━━━━━ Data segment

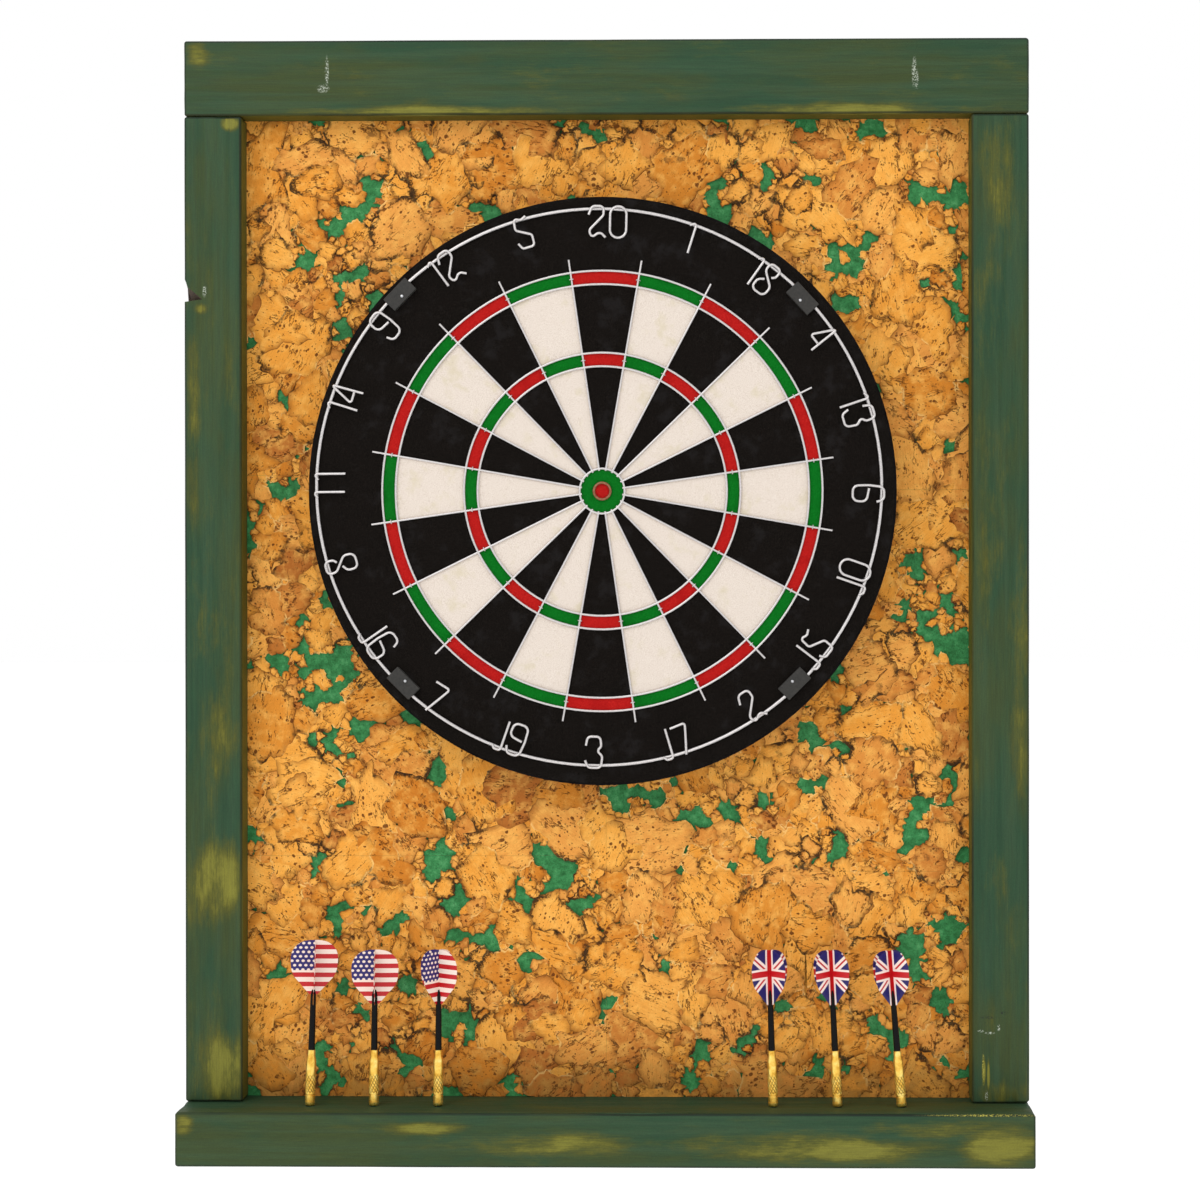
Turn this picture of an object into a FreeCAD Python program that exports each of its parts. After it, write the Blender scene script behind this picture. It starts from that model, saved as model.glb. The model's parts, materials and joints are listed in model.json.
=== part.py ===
import FreeCAD, Part
import math
import os
from FreeCAD import Placement, Rotation, Vector

# Wall-hung dart board cabinet: an open timber frame with a dart shelf at its foot, lined with
# cork tiles, a bristle dart board hung on a steel bracket, and six darts standing in the shelf.
# Millimetres. X runs right, the front faces -Y, Z is up. The origin is the middle of the frame
# on the plane of the wall, so every solid lies at y <= 0.

os.makedirs("parts", exist_ok=True)

X = Vector(1, 0, 0)
Y = Vector(0, 1, 0)
Z = Vector(0, 0, 1)
FORWARD = Vector(0, -1, 0)

# ---- driving dimensions: frame ----
frame_width = 658.0
frame_height = 870.0
frame_depth = 34.0
stile_width = 45.0
rail_height = 59.0
shelf_thickness = 42.0
shelf_depth = 72.0
arris = 2.2
rebate_width = 15.0
ply_thickness = 9.0
cork_thickness = 3.0
rail_overlap = 9.0
tile_size = 300.0
tile_joint_x = -1.0
right_joint_z = 85.0
left_joint_z = 97.0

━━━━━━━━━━

## Aim of the exercise
Write down every line of the data exactly as it appears above.

## Result for this exercise
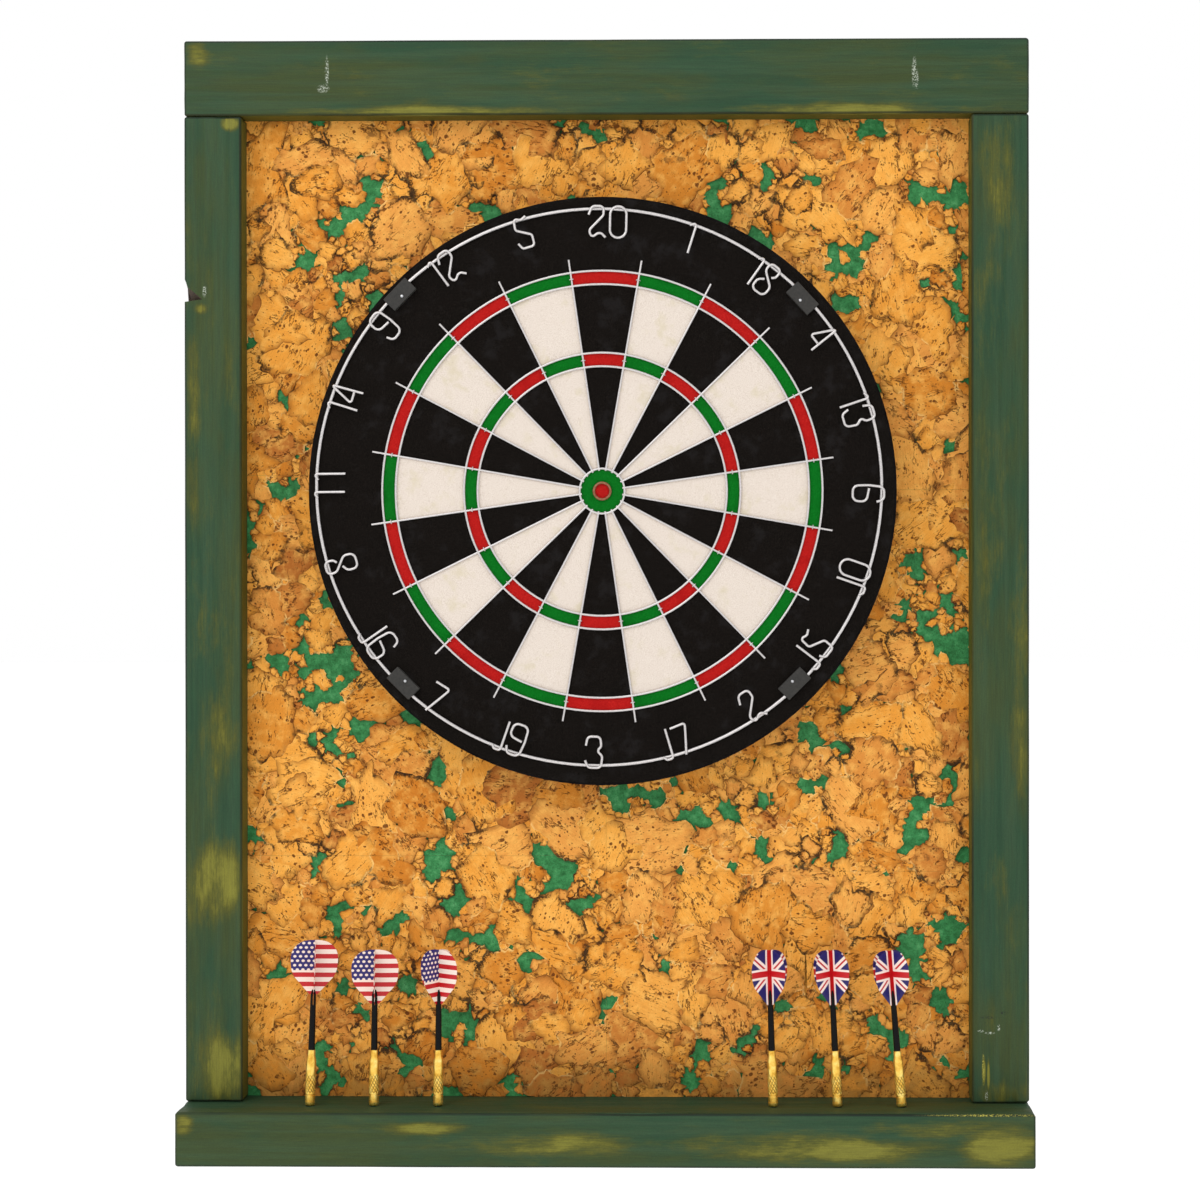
Turn this picture of an object into a FreeCAD Python program that exports each of its parts. After it, write the Blender scene script behind this picture. It starts from that model, saved as model.glb. The model's parts, materials and joints are listed in model.json.
=== part.py ===
import FreeCAD, Part
import math
import os
from FreeCAD import Placement, Rotation, Vector

# Wall-hung dart board cabinet: an open timber frame with a dart shelf at its foot, lined with
# cork tiles, a bristle dart board hung on a steel bracket, and six darts standing in the shelf.
# Millimetres. X runs right, the front faces -Y, Z is up. The origin is the middle of the frame
# on the plane of the wall, so every solid lies at y <= 0.

os.makedirs("parts", exist_ok=True)

X = Vector(1, 0, 0)
Y = Vector(0, 1, 0)
Z = Vector(0, 0, 1)
FORWARD = Vector(0, -1, 0)

# ---- driving dimensions: frame ----
frame_width = 658.0
frame_height = 870.0
frame_depth = 34.0
stile_width = 45.0
rail_height = 59.0
shelf_thickness = 42.0
shelf_depth = 72.0
arris = 2.2
rebate_width = 15.0
ply_thickness = 9.0
cork_thickness = 3.0
rail_overlap = 9.0
tile_size = 300.0
tile_joint_x = -1.0
right_joint_z = 85.0
left_joint_z = 97.0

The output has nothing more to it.